------ Given entries ------

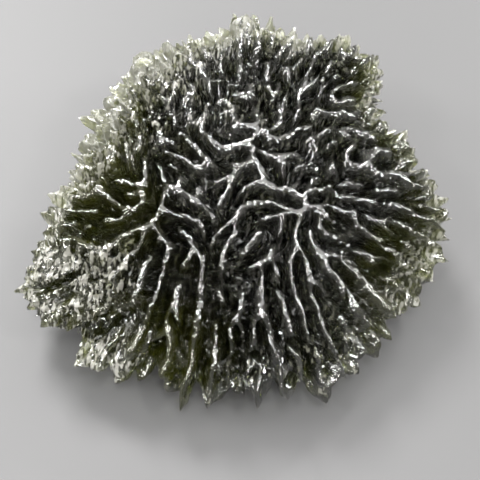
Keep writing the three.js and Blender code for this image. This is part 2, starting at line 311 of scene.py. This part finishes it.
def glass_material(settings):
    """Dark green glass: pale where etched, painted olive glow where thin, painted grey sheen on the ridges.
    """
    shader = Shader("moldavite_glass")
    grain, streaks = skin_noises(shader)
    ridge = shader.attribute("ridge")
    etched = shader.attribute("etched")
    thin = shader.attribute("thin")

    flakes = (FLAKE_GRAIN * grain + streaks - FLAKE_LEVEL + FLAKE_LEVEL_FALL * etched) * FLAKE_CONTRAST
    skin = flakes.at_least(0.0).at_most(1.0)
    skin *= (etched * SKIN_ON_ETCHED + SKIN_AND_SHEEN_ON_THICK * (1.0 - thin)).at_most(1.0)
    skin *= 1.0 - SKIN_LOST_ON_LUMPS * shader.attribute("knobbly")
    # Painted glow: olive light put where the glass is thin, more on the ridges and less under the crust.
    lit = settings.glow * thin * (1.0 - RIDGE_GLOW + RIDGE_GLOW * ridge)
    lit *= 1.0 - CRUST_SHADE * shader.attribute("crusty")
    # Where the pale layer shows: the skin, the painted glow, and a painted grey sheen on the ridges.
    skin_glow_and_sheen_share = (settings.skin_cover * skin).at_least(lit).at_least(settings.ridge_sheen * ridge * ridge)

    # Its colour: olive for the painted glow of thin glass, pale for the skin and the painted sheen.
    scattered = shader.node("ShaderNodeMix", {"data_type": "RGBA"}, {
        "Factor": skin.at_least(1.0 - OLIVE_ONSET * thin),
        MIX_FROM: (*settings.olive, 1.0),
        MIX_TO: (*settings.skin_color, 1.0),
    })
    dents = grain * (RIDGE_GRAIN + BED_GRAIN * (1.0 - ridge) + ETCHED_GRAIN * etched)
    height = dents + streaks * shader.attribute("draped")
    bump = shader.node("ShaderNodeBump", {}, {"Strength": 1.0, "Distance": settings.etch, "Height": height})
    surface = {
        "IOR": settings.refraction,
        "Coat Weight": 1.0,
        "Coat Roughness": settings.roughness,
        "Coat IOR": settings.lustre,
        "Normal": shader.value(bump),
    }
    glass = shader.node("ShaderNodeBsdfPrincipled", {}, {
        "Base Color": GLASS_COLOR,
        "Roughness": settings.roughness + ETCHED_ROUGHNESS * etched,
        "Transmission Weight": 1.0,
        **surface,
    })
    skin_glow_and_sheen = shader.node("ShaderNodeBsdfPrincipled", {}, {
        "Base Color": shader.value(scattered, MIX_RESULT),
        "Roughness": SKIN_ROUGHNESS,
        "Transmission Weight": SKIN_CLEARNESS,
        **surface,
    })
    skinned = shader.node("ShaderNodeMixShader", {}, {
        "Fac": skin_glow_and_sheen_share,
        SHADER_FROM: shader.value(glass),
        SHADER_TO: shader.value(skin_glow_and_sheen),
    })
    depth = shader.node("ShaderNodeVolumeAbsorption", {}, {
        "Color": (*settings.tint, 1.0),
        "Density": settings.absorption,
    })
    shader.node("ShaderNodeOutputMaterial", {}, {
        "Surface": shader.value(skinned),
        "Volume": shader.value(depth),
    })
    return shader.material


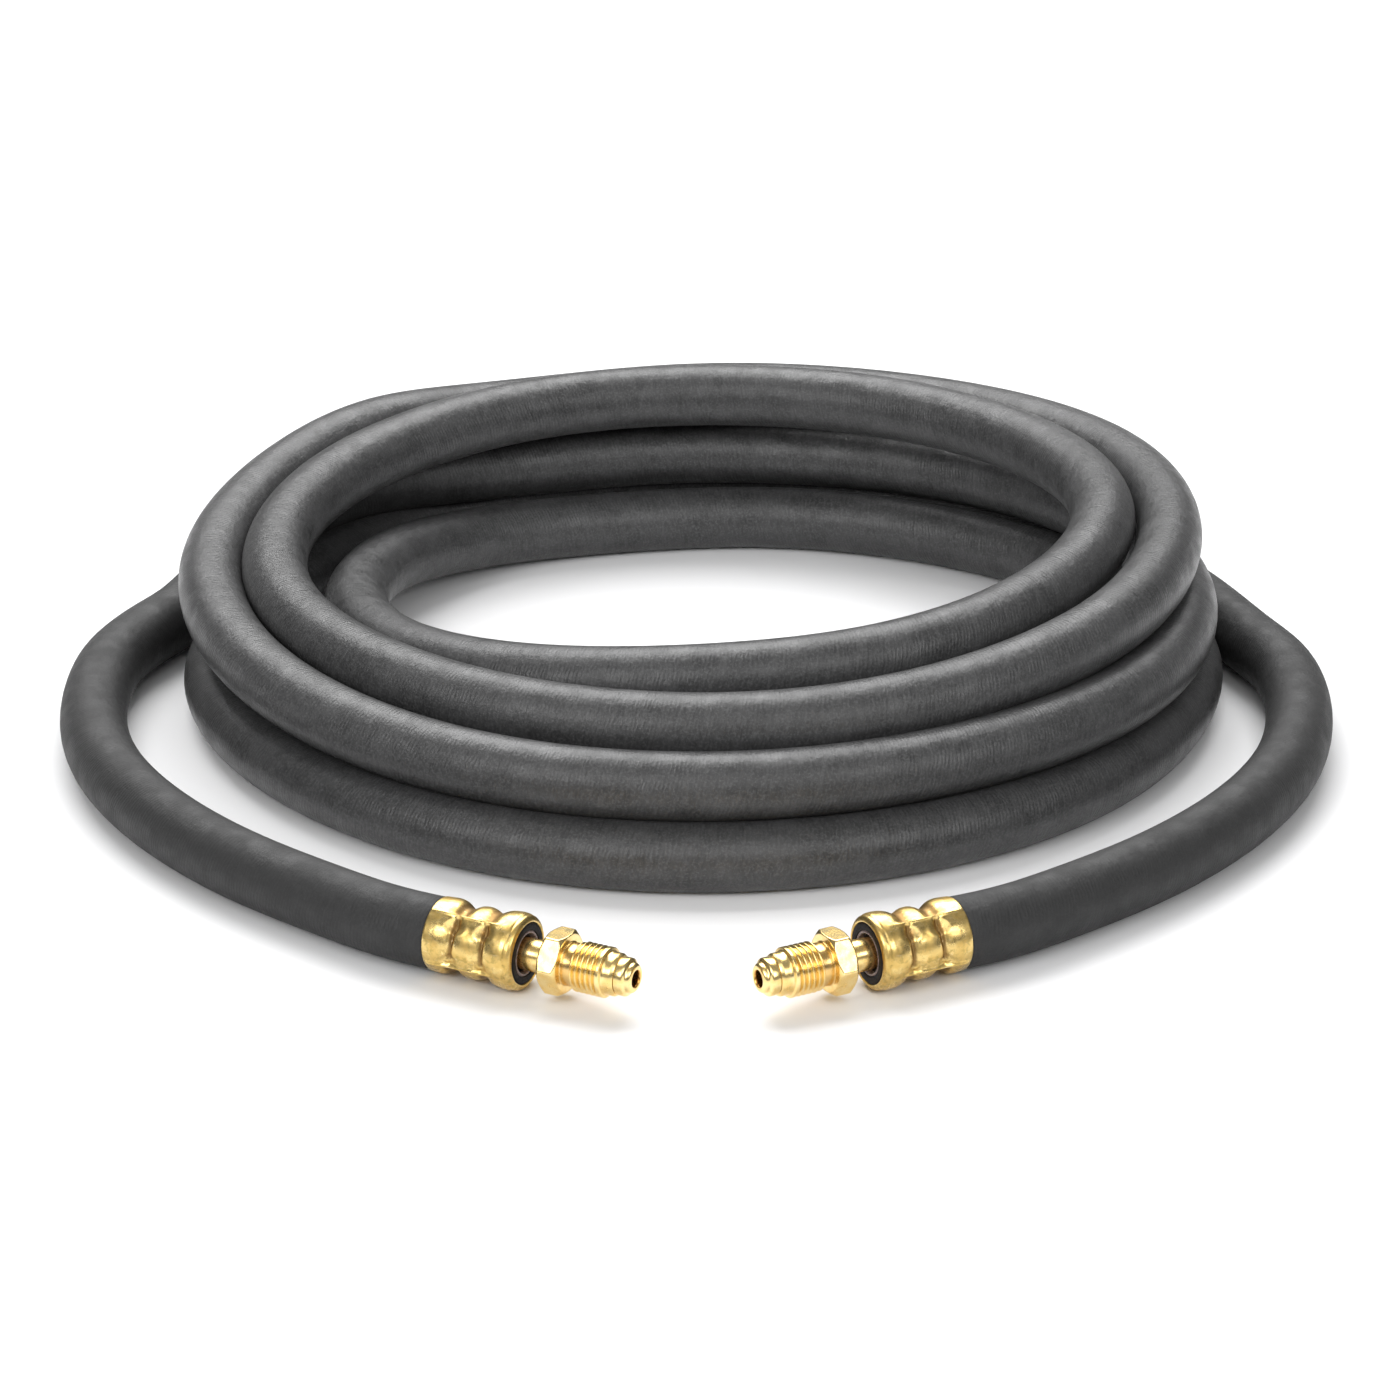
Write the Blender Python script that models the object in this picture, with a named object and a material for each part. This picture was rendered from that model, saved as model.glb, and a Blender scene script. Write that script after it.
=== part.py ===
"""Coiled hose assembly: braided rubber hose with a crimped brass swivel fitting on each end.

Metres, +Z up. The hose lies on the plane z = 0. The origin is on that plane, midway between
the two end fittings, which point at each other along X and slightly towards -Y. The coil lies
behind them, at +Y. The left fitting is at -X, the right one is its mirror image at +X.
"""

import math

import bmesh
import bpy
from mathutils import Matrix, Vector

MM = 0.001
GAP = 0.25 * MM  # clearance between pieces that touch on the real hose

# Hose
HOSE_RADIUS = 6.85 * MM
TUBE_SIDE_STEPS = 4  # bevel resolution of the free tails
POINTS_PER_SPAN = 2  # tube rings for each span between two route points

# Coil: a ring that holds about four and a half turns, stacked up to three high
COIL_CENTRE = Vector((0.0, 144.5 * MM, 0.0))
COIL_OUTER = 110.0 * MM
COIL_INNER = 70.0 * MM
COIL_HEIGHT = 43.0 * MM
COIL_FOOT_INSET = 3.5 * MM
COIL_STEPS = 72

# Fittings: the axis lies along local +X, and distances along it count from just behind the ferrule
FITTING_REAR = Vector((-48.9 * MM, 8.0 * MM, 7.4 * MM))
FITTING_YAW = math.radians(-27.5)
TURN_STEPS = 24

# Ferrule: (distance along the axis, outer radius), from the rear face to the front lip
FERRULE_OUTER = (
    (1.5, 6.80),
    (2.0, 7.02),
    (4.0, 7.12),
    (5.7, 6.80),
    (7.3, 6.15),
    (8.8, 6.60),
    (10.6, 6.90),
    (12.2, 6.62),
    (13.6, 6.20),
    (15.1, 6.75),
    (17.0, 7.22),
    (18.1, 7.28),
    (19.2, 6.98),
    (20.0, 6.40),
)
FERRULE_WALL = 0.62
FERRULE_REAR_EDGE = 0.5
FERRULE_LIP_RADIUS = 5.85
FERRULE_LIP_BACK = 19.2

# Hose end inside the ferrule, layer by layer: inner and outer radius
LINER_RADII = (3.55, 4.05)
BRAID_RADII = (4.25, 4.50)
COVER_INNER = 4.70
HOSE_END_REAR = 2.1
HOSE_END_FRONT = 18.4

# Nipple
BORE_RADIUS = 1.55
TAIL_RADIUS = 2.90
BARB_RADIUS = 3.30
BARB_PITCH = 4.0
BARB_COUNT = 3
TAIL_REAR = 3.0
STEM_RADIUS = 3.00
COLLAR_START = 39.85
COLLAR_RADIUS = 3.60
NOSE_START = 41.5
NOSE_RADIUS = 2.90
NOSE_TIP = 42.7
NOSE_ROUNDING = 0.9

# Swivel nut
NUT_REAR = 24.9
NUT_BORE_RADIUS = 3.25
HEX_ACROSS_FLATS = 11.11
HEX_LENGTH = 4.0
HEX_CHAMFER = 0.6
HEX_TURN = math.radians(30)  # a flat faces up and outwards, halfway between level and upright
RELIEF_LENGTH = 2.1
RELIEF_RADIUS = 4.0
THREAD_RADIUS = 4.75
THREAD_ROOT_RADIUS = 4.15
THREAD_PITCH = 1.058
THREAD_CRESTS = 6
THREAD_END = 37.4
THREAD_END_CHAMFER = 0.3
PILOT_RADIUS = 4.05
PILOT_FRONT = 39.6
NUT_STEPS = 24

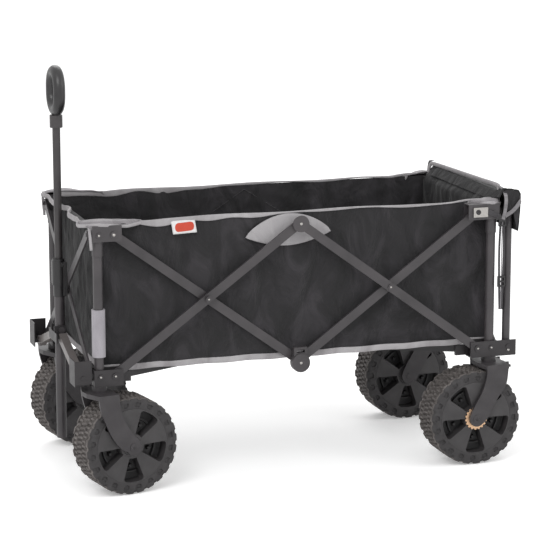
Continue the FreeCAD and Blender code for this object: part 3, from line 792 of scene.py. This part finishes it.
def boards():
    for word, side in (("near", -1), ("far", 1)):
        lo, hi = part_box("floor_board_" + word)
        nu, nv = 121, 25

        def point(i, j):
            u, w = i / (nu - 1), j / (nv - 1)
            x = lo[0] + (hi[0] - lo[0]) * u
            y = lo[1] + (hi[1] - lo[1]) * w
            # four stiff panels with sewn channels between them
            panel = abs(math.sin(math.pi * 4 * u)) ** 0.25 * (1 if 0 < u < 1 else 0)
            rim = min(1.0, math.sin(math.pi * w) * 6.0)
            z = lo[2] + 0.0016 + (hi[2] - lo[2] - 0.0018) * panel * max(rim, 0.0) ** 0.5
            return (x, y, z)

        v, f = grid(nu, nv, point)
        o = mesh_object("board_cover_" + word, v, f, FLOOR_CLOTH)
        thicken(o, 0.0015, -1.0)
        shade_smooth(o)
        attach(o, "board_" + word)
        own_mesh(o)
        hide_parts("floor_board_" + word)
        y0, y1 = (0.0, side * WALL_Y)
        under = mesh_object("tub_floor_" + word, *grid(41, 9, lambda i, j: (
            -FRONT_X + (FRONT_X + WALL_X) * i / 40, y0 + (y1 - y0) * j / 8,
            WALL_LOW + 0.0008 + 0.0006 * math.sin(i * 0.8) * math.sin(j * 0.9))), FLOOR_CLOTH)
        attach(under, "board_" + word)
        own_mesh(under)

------

Write the material out exactly, with nothing left out.

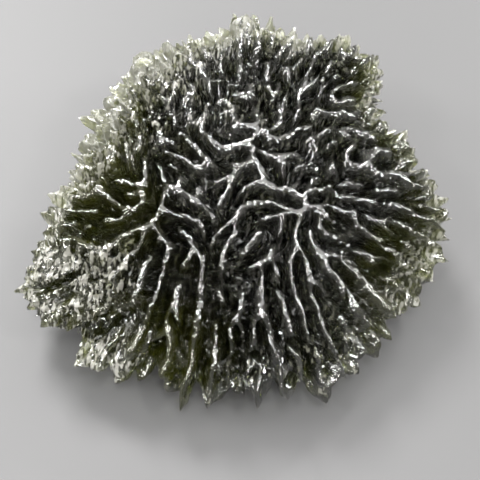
Keep writing the three.js and Blender code for this image. This is part 2, starting at line 311 of scene.py. This part finishes it.
def glass_material(settings):
    """Dark green glass: pale where etched, painted olive glow where thin, painted grey sheen on the ridges.
    """
    shader = Shader("moldavite_glass")
    grain, streaks = skin_noises(shader)
    ridge = shader.attribute("ridge")
    etched = shader.attribute("etched")
    thin = shader.attribute("thin")

    flakes = (FLAKE_GRAIN * grain + streaks - FLAKE_LEVEL + FLAKE_LEVEL_FALL * etched) * FLAKE_CONTRAST
    skin = flakes.at_least(0.0).at_most(1.0)
    skin *= (etched * SKIN_ON_ETCHED + SKIN_AND_SHEEN_ON_THICK * (1.0 - thin)).at_most(1.0)
    skin *= 1.0 - SKIN_LOST_ON_LUMPS * shader.attribute("knobbly")
    # Painted glow: olive light put where the glass is thin, more on the ridges and less under the crust.
    lit = settings.glow * thin * (1.0 - RIDGE_GLOW + RIDGE_GLOW * ridge)
    lit *= 1.0 - CRUST_SHADE * shader.attribute("crusty")
    # Where the pale layer shows: the skin, the painted glow, and a painted grey sheen on the ridges.
    skin_glow_and_sheen_share = (settings.skin_cover * skin).at_least(lit).at_least(settings.ridge_sheen * ridge * ridge)

    # Its colour: olive for the painted glow of thin glass, pale for the skin and the painted sheen.
    scattered = shader.node("ShaderNodeMix", {"data_type": "RGBA"}, {
        "Factor": skin.at_least(1.0 - OLIVE_ONSET * thin),
        MIX_FROM: (*settings.olive, 1.0),
        MIX_TO: (*settings.skin_color, 1.0),
    })
    dents = grain * (RIDGE_GRAIN + BED_GRAIN * (1.0 - ridge) + ETCHED_GRAIN * etched)
    height = dents + streaks * shader.attribute("draped")
    bump = shader.node("ShaderNodeBump", {}, {"Strength": 1.0, "Distance": settings.etch, "Height": height})
    surface = {
        "IOR": settings.refraction,
        "Coat Weight": 1.0,
        "Coat Roughness": settings.roughness,
        "Coat IOR": settings.lustre,
        "Normal": shader.value(bump),
    }
    glass = shader.node("ShaderNodeBsdfPrincipled", {}, {
        "Base Color": GLASS_COLOR,
        "Roughness": settings.roughness + ETCHED_ROUGHNESS * etched,
        "Transmission Weight": 1.0,
        **surface,
    })
    skin_glow_and_sheen = shader.node("ShaderNodeBsdfPrincipled", {}, {
        "Base Color": shader.value(scattered, MIX_RESULT),
        "Roughness": SKIN_ROUGHNESS,
        "Transmission Weight": SKIN_CLEARNESS,
        **surface,
    })
    skinned = shader.node("ShaderNodeMixShader", {}, {
        "Fac": skin_glow_and_sheen_share,
        SHADER_FROM: shader.value(glass),
        SHADER_TO: shader.value(skin_glow_and_sheen),
    })
    depth = shader.node("ShaderNodeVolumeAbsorption", {}, {
        "Color": (*settings.tint, 1.0),
        "Density": settings.absorption,
    })
    shader.node("ShaderNodeOutputMaterial", {}, {
        "Surface": shader.value(skinned),
        "Volume": shader.value(depth),
    })
    return shader.material


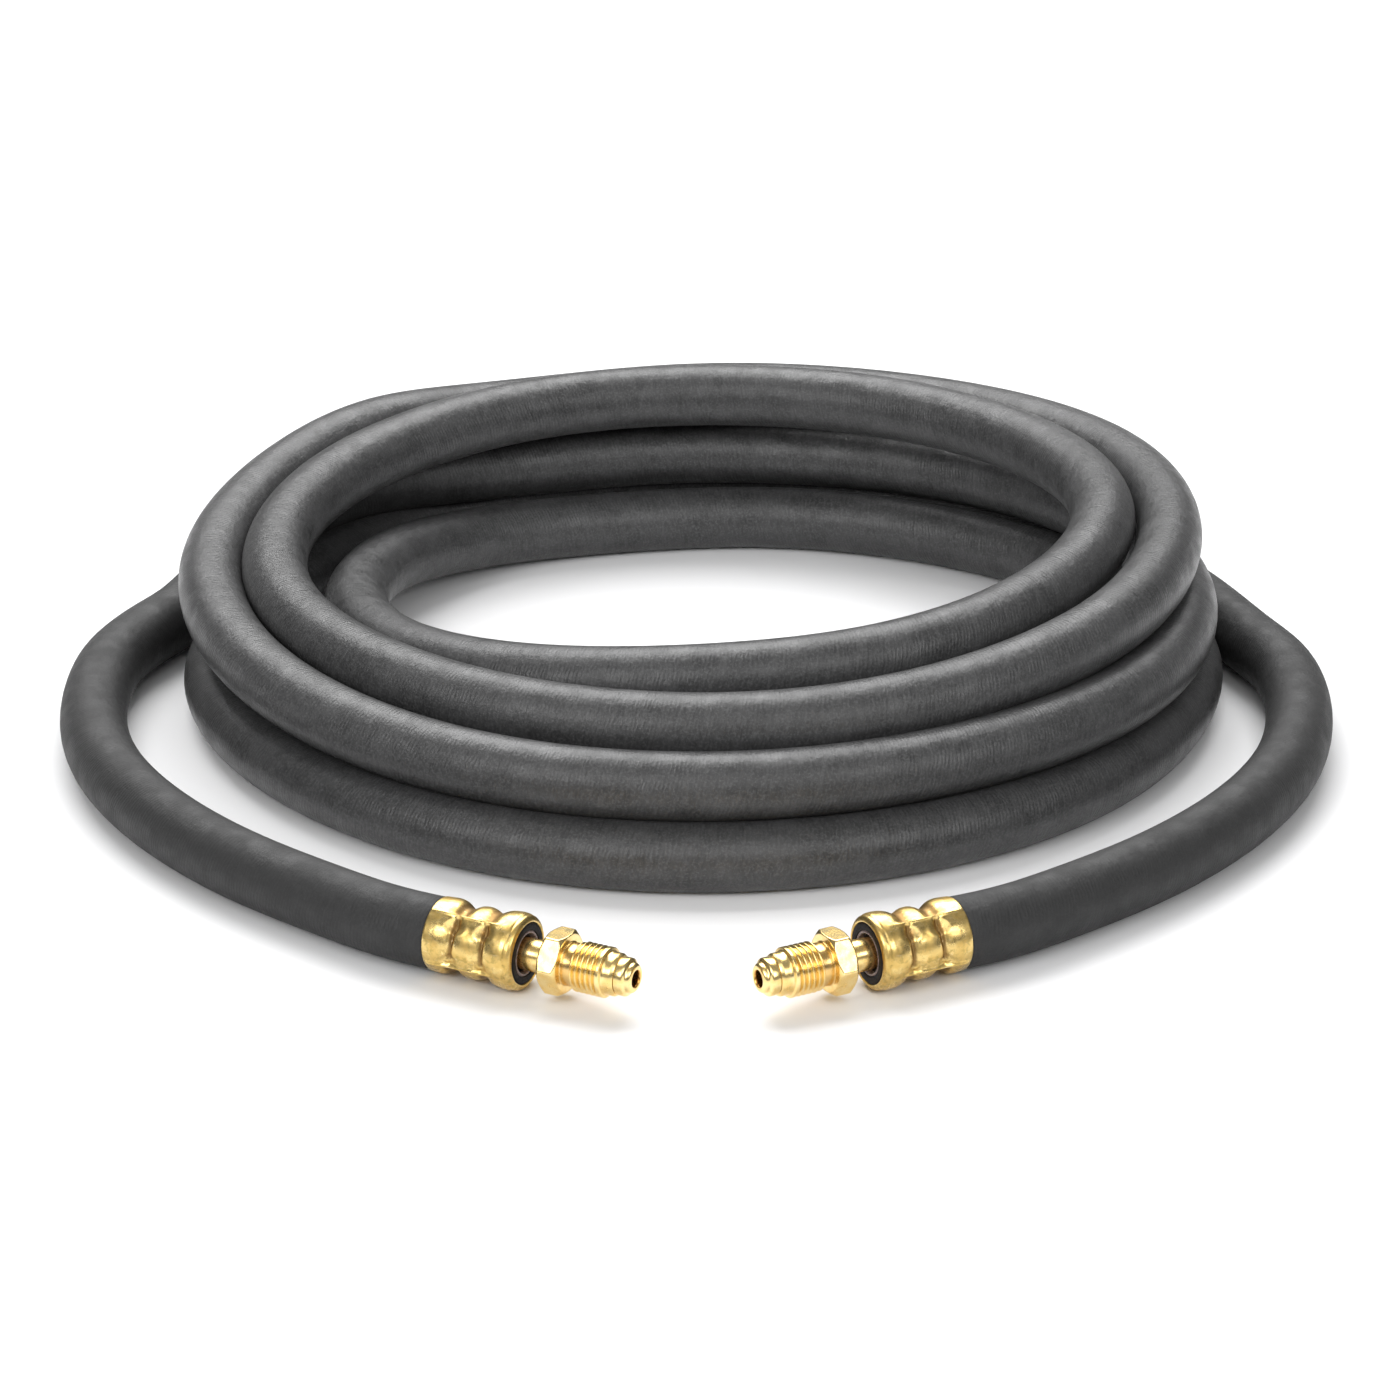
Write the Blender Python script that models the object in this picture, with a named object and a material for each part. This picture was rendered from that model, saved as model.glb, and a Blender scene script. Write that script after it.
=== part.py ===
"""Coiled hose assembly: braided rubber hose with a crimped brass swivel fitting on each end.

Metres, +Z up. The hose lies on the plane z = 0. The origin is on that plane, midway between
the two end fittings, which point at each other along X and slightly towards -Y. The coil lies
behind them, at +Y. The left fitting is at -X, the right one is its mirror image at +X.
"""

import math

import bmesh
import bpy
from mathutils import Matrix, Vector

MM = 0.001
GAP = 0.25 * MM  # clearance between pieces that touch on the real hose

# Hose
HOSE_RADIUS = 6.85 * MM
TUBE_SIDE_STEPS = 4  # bevel resolution of the free tails
POINTS_PER_SPAN = 2  # tube rings for each span between two route points

# Coil: a ring that holds about four and a half turns, stacked up to three high
COIL_CENTRE = Vector((0.0, 144.5 * MM, 0.0))
COIL_OUTER = 110.0 * MM
COIL_INNER = 70.0 * MM
COIL_HEIGHT = 43.0 * MM
COIL_FOOT_INSET = 3.5 * MM
COIL_STEPS = 72

# Fittings: the axis lies along local +X, and distances along it count from just behind the ferrule
FITTING_REAR = Vector((-48.9 * MM, 8.0 * MM, 7.4 * MM))
FITTING_YAW = math.radians(-27.5)
TURN_STEPS = 24

# Ferrule: (distance along the axis, outer radius), from the rear face to the front lip
FERRULE_OUTER = (
    (1.5, 6.80),
    (2.0, 7.02),
    (4.0, 7.12),
    (5.7, 6.80),
    (7.3, 6.15),
    (8.8, 6.60),
    (10.6, 6.90),
    (12.2, 6.62),
    (13.6, 6.20),
    (15.1, 6.75),
    (17.0, 7.22),
    (18.1, 7.28),
    (19.2, 6.98),
    (20.0, 6.40),
)
FERRULE_WALL = 0.62
FERRULE_REAR_EDGE = 0.5
FERRULE_LIP_RADIUS = 5.85
FERRULE_LIP_BACK = 19.2

# Hose end inside the ferrule, layer by layer: inner and outer radius
LINER_RADII = (3.55, 4.05)
BRAID_RADII = (4.25, 4.50)
COVER_INNER = 4.70
HOSE_END_REAR = 2.1
HOSE_END_FRONT = 18.4

# Nipple
BORE_RADIUS = 1.55
TAIL_RADIUS = 2.90
BARB_RADIUS = 3.30
BARB_PITCH = 4.0
BARB_COUNT = 3
TAIL_REAR = 3.0
STEM_RADIUS = 3.00
COLLAR_START = 39.85
COLLAR_RADIUS = 3.60
NOSE_START = 41.5
NOSE_RADIUS = 2.90
NOSE_TIP = 42.7
NOSE_ROUNDING = 0.9

# Swivel nut
NUT_REAR = 24.9
NUT_BORE_RADIUS = 3.25
HEX_ACROSS_FLATS = 11.11
HEX_LENGTH = 4.0
HEX_CHAMFER = 0.6
HEX_TURN = math.radians(30)  # a flat faces up and outwards, halfway between level and upright
RELIEF_LENGTH = 2.1
RELIEF_RADIUS = 4.0
THREAD_RADIUS = 4.75
THREAD_ROOT_RADIUS = 4.15
THREAD_PITCH = 1.058
THREAD_CRESTS = 6
THREAD_END = 37.4
THREAD_END_CHAMFER = 0.3
PILOT_RADIUS = 4.05
PILOT_FRONT = 39.6
NUT_STEPS = 24

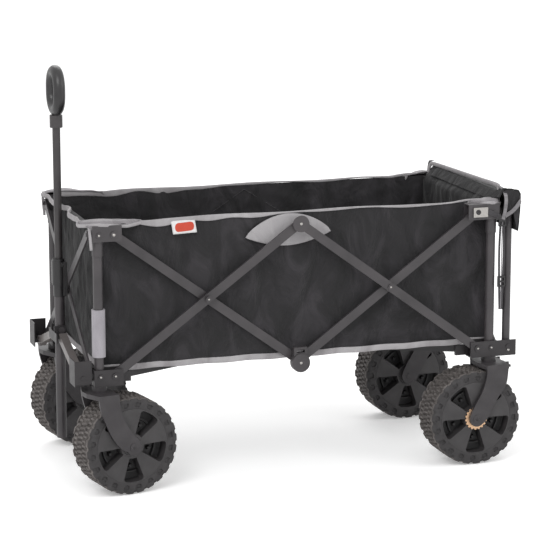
Continue the FreeCAD and Blender code for this object: part 3, from line 792 of scene.py. This part finishes it.
def boards():
    for word, side in (("near", -1), ("far", 1)):
        lo, hi = part_box("floor_board_" + word)
        nu, nv = 121, 25

        def point(i, j):
            u, w = i / (nu - 1), j / (nv - 1)
            x = lo[0] + (hi[0] - lo[0]) * u
            y = lo[1] + (hi[1] - lo[1]) * w
            # four stiff panels with sewn channels between them
            panel = abs(math.sin(math.pi * 4 * u)) ** 0.25 * (1 if 0 < u < 1 else 0)
            rim = min(1.0, math.sin(math.pi * w) * 6.0)
            z = lo[2] + 0.0016 + (hi[2] - lo[2] - 0.0018) * panel * max(rim, 0.0) ** 0.5
            return (x, y, z)

        v, f = grid(nu, nv, point)
        o = mesh_object("board_cover_" + word, v, f, FLOOR_CLOTH)
        thicken(o, 0.0015, -1.0)
        shade_smooth(o)
        attach(o, "board_" + word)
        own_mesh(o)
        hide_parts("floor_board_" + word)
        y0, y1 = (0.0, side * WALL_Y)
        under = mesh_object("tub_floor_" + word, *grid(41, 9, lambda i, j: (
            -FRONT_X + (FRONT_X + WALL_X) * i / 40, y0 + (y1 - y0) * j / 8,
            WALL_LOW + 0.0008 + 0.0006 * math.sin(i * 0.8) * math.sin(j * 0.9))), FLOOR_CLOTH)
        attach(under, "board_" + word)
        own_mesh(under)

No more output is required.